Just last month, Gamezop was able to raise $4 million in series A funding from FJ Labs, Bitkraft, Velo Partners, and more. In another series A funding from Matrix Partners India, Falcon Edge Capital, Orios VP, and others in March, Zupee was able to raise $8 million.
Kalaari Capital had led a $5 million series A funding in WinZO in the year 2019. They were also involved in the series B round of funding.
Rahul Garg, Principal at Kalaari Capital had said, “Mobile gaming is a large opportunity in India, and in a short span of time, WinZO has built a high-quality vernacular gaming platform for the masses.

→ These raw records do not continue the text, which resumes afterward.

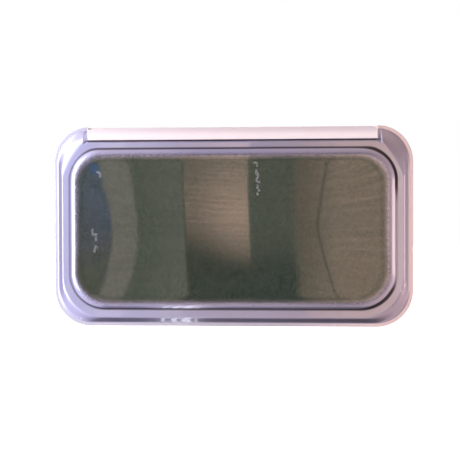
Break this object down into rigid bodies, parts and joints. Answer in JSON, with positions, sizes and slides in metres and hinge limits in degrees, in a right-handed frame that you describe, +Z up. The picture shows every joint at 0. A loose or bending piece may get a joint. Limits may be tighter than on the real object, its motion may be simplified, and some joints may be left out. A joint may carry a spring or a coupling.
{
  "type": "caravan window",
  "caption": "Top-hung caravan window with a formed double acrylic pane, hinge rail, hollow rubber seal, telescopic stays and turn catches.",
  "frame": {"origin": "middle of the wall rail's flat back face, on the plane of the vehicle's wall", "axes": "+X along the hinge, +Y into the vehicle through the wall, +Z up; the pane's outside faces -Y and it hangs below the origin"},
  "size_m": [0.9, 0.0655, 0.4999],
  "materials": {
    "painted_acrylic": "silver painted border round a dark tinted field",
    "clear_acrylic": "tinted, clear and glossy",
    "bright_rail": "bright satin lacquer on aluminium",
    "aluminium": "mill finish",
    "cap_plastic": "satin white",
    "rubber": "matt black",
    "grey_plastic": "moulded dark grey",
    "button_plastic": "moulded light grey",
    "steel": "zinc plated"
  },
  "bodies": {
    "root": {"outer_pane": "painted_acrylic", "inner_pane": "clear_acrylic", "vent_plug_left": "grey_plastic", "vent_plug_right": "grey_plastic", "wall_rail": "aluminium", "sash_rail": "bright_rail", "rail_cap_left": "cap_plastic", "rail_cap_right": "cap_plastic", "rail_gasket": "rubber", "seal_top": "rubber", "seal_bottom": "rubber", "seal_left": "rubber", "seal_right": "rubber", "seal_corner_top_left": "rubber", "seal_corner_top_right": "rubber", "seal_corner_bottom_left": "rubber", "seal_corner_bottom_right": "rubber", "stay_left_foot": "grey_plastic", "stay_left_tube": "aluminium", "stay_left_rod": "aluminium", "stay_left_collar": "grey_plastic", "stay_left_knob": "grey_plastic", "stay_left_wall_bracket": "steel", "stay_left_lower_pin": "steel", "stay_left_upper_pin": "steel", "stay_right_foot": "grey_plastic", "stay_right_tube": "aluminium", "stay_right_rod": "aluminium", "stay_right_collar": "grey_plastic", "stay_right_knob": "grey_plastic", "stay_right_wall_bracket": "steel", "stay_right_lower_pin": "steel", "stay_right_upper_pin": "steel", "catch_left_base": "grey_plastic", "catch_left_tongue": "steel", "catch_left_handle": "grey_plastic", "catch_left_button": "button_plastic", "catch_right_base": "grey_plastic", "catch_right_tongue": "steel", "catch_right_handle": "grey_plastic", "catch_right_button": "button_plastic"}
  },
  "joints": []
}
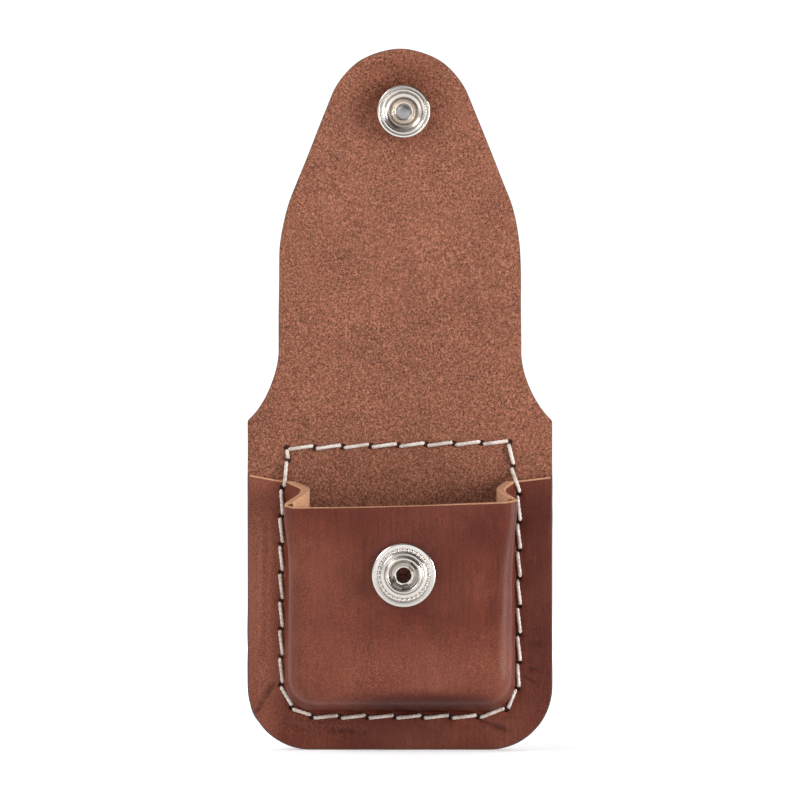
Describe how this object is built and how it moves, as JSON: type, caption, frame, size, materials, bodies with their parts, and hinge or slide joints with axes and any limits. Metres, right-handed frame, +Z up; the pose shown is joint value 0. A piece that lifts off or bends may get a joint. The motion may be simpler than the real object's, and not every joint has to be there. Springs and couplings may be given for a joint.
{
  "type": "snap-flap leather case",
  "caption": "Belt case with a moulded pocket, a folding flap closed by a ring-spring snap, a stitched seam and a belt loop on the back.",
  "frame": {"origin": "middle of the belt slot, on the rear face of the back panel", "axes": "+Z up along the case's height, -Y towards the pocket and the snap's stud, +Y towards the wearer, +X along the belt"},
  "size_m": [0.0578, 0.0271, 0.133],
  "materials": {
    "hide": "flesh side in front, smooth grain behind",
    "pocket_leather": "smooth grain, soft sheen",
    "thread": "twisted and waxed",
    "nickel": "bright nickel plate",
    "spring_wire": "drawn wire"
  },
  "bodies": {
    "case": {"back_panel": "hide", "pocket_front": "pocket_leather", "belt_loop": "pocket_leather", "needle_thread": "thread", "bobbin_thread": "thread", "snap_stud": "nickel", "stud_eyelet": "nickel"},
    "flap_crown": {"flap_crown": "hide"},
    "flap_tongue": {"flap_tongue": "hide", "socket_body": "nickel", "socket_ring": "nickel", "socket_spring": "spring_wire", "snap_cap": "nickel", "cap_post": "nickel"}
  },
  "joints": [
    {"name": "flap_back_fold", "type": "hinge", "parent": "case", "child": "flap_crown", "pos_m": [0, -0.0009, 0.03445], "axis": [1, 0, 0], "range_deg": [-20, 90]},
    {"name": "flap_front_fold", "type": "hinge", "parent": "flap_crown", "child": "flap_tongue", "pos_m": [0, -0.0009, 0.05555], "axis": [1, 0, 0], "range_deg": [-20, 90]}
  ]
}
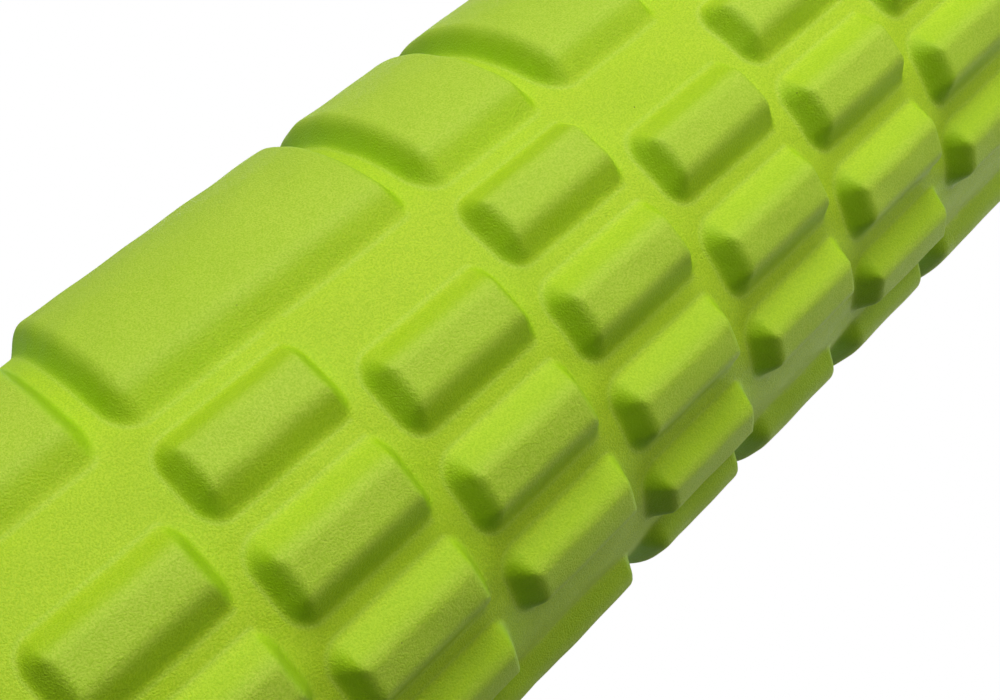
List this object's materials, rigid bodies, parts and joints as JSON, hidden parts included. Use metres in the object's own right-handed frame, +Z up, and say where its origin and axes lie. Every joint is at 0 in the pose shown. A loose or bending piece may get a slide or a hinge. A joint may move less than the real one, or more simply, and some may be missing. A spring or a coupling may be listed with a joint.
{
  "type": "foam massage roller",
  "caption": "Hollow-core massage roller: a rigid tube in a sleeve of moulded EVA foam with rows of small and large rounded blocks.",
  "frame": {"origin": "centre of the bottom end of the roller, which stands on end", "axes": "+Z up along the roller's axis, +X towards the middle of one zone of small blocks, +Y towards the middle of a column of large blocks"},
  "size_m": [0.125, 0.125, 0.33],
  "materials": {
    "core_plastic": "black ABS, drawn tube with a fine satin surface",
    "adhesive": "cured contact adhesive, thin amber film",
    "eva_foam": "lime green closed-cell EVA foam, matt moulded skin"
  },
  "bodies": {
    "root": {"core_tube": "core_plastic", "bond_layer": "adhesive", "foam_sleeve": "eva_foam"}
  },
  "joints": []
}
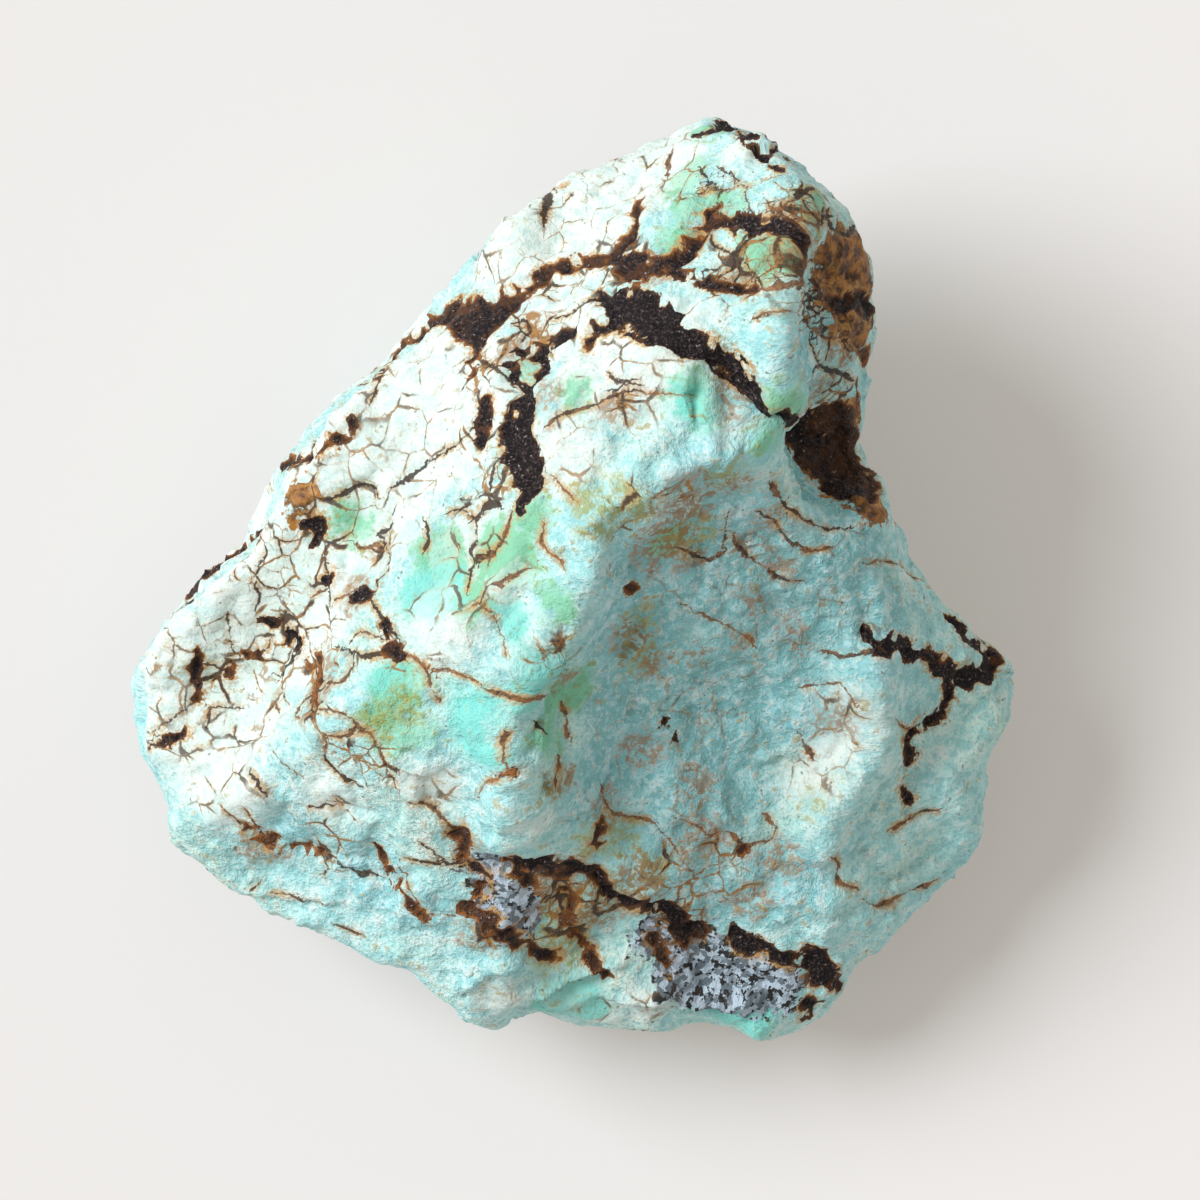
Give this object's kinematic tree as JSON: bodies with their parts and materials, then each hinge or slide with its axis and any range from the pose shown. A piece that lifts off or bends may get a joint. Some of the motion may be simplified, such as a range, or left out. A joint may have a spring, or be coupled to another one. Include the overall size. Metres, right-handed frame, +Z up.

We are very excited to partner with Makers and Courtside in the next leg of WinZO’s journey and bring superior entertainment to the next 200M gamers.”
WinZO was found by Paavan Nanda and Saumya Singh Rathore in 2018. In the past year, it has observed a phenomenal revenue growth of 1500% and 20 million new users. The pandemic was a big help in increasing the user traffic by 30% and causing 3 fold increase in gameplays.
This platform is available in 12 languages and is host to about 70 multiplayer games from third-party developers. Due to the multiple languages option, the start-up was able to gain momentum in tier 2 and 3 cities as well. WinZO receives more than 1 billion micro-transactions every month.
The fresh round of funding received is expected to improve the content pipeline as well as increase engagement in gamers on smartphones.
Michael Cheung, Partner at Makers Fund said, “WinZO is at the heart of India’s gaming evolution, geography we’ve been tracking for some time. Paavan and Saumya’s success through a hyper-focus on their player ecosystem is evident, and a clear asset as they accelerate their growth.”